This can probably be done using arrayfun and defining the action you do in a single iteration using an anonymous function (untested)
result = arrayfun(#(a_ij, b_ij, c_ij, d_ij) eigs([a_ij, b_ij; c_ij, d_ij]), ...
a, b, c, d, 'uniformoutput', false);
Note that since eig returns a vector, the result can only be stored in a cell array.

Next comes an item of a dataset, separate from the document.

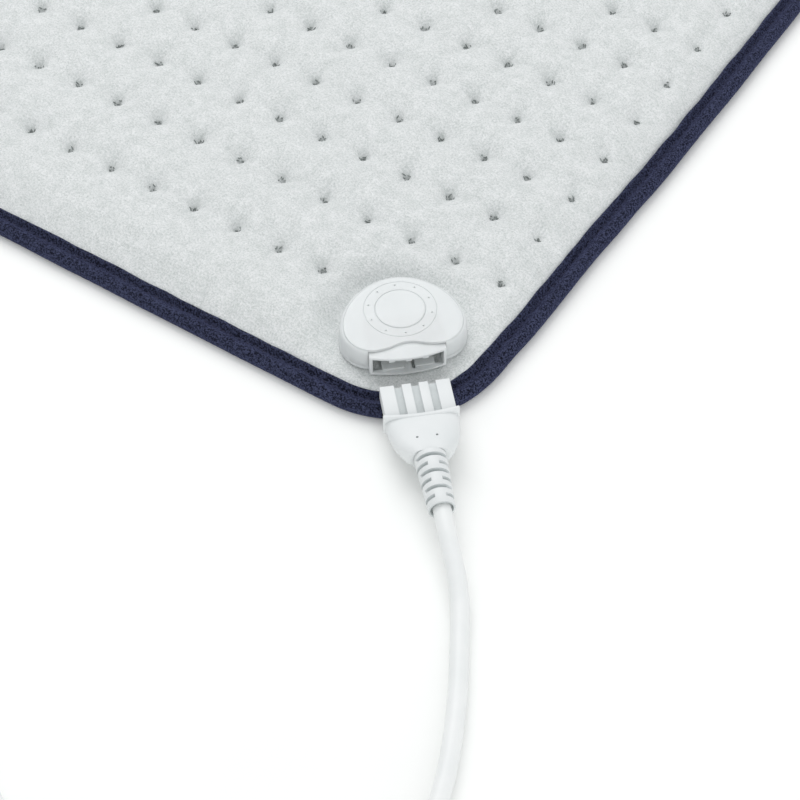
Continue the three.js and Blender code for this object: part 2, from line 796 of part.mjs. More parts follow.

You could name the parameters of the anonymous functions a, b, ... instead of a_ij, b_ij, ..., since they are only used inside the function, but I prefer to it this way to make it clear that inside the function you are using scalars, while the parameters to arrayfun are matrices. Personally, I often use upper/lower case to indicate the difference:
result = arrayfun(#(a, b, c, d) eigs([a, b; c, d]), A, B, C, D, 'uni', 0);
but then you would have to rename your variables.

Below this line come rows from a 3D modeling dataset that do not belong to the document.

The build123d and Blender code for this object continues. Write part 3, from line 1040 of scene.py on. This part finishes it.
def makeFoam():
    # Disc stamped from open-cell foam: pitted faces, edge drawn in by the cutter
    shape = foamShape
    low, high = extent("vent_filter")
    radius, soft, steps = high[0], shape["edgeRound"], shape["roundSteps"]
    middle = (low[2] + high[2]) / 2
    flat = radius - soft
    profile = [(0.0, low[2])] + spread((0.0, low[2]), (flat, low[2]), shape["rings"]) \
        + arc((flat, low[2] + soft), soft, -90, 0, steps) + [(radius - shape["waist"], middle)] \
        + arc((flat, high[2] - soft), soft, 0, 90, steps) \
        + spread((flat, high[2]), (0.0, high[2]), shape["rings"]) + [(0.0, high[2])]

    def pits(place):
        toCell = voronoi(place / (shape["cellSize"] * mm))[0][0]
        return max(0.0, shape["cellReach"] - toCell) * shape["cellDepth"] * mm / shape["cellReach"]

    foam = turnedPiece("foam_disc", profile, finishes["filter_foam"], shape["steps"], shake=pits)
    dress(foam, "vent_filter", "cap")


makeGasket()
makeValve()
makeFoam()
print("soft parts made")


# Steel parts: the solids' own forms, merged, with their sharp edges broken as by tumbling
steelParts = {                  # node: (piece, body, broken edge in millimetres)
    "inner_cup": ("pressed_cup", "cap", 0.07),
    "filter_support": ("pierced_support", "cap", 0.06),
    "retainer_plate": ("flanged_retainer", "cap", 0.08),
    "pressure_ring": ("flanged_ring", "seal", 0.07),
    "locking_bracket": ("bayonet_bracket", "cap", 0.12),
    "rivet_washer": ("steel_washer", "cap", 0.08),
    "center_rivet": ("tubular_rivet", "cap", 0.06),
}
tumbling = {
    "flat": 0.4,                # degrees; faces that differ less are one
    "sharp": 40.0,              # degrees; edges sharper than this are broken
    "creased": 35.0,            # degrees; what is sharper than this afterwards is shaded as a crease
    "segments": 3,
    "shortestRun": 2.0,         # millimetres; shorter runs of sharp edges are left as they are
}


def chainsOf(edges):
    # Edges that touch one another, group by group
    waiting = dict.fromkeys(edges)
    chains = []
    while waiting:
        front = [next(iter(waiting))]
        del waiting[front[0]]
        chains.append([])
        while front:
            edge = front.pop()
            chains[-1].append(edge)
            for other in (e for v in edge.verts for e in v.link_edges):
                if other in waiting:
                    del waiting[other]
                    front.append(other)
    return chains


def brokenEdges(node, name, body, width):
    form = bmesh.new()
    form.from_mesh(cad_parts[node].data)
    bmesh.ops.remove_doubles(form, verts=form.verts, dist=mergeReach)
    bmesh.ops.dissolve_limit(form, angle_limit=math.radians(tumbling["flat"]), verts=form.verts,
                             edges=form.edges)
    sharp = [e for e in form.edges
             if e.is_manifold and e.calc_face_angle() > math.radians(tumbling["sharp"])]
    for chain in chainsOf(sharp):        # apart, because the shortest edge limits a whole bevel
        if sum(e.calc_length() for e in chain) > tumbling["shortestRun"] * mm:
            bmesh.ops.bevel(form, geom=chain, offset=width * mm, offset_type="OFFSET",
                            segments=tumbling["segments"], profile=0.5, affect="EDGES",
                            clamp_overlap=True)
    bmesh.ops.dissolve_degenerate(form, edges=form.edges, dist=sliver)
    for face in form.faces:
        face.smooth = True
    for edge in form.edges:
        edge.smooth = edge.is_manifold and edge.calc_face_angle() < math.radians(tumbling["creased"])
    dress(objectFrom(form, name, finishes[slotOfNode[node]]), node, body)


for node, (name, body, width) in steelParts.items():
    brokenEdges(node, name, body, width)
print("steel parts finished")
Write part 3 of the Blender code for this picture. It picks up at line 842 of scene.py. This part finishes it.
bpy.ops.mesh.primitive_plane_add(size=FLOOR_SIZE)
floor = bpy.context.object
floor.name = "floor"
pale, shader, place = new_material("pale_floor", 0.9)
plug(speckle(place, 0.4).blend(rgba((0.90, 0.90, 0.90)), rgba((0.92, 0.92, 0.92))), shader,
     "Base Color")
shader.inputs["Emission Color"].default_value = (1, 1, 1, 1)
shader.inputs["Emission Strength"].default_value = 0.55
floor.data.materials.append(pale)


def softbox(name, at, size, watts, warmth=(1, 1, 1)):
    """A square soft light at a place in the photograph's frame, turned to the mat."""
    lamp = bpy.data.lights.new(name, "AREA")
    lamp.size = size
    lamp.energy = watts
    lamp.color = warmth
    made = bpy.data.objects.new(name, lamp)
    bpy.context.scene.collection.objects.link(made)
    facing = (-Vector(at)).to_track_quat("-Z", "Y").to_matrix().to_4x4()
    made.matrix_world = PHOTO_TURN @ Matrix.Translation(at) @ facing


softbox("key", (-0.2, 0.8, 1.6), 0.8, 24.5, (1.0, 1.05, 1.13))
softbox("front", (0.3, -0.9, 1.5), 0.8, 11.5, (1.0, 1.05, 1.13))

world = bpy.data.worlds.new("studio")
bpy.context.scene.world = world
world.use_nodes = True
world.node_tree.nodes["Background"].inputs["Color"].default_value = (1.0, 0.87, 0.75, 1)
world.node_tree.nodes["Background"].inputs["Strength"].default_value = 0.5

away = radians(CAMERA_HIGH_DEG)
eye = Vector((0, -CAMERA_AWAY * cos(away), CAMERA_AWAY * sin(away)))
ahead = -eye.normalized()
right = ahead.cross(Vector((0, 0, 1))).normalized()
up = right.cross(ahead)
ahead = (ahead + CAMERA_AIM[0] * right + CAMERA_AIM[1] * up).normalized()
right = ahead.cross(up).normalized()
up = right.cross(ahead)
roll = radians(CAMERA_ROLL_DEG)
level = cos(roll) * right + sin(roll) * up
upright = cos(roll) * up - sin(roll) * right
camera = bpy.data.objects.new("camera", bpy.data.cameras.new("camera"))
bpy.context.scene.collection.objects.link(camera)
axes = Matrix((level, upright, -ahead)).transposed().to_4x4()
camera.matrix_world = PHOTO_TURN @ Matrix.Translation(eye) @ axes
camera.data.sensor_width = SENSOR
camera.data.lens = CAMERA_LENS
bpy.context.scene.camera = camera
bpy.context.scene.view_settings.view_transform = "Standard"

Try this solution to get all of the matrixes teed up:
>> abcd = cat(3,a,b,c,d);
>> H = permute(reshape(permute(abcd,[3 1 2]),2,2,[]),[2 1 3]);
>> size(H)
ans =
2 2 7280
>> i=3;j=2;
>> [a(i,j),b(i,j);c(i,j),d(i,j)]
ans =
0.4984 0.7935
0.3524 0.2273
>> H(:,:,i+(j-1)*size(abcd,1))
ans =
0.4984 0.7935
0.3524 0.2273
>>
Then to run eigs on all 2D matrixes in H:
E=arrayfun(#(i)eigs(H(:,:,i)),1:size(H,3),'uni',false);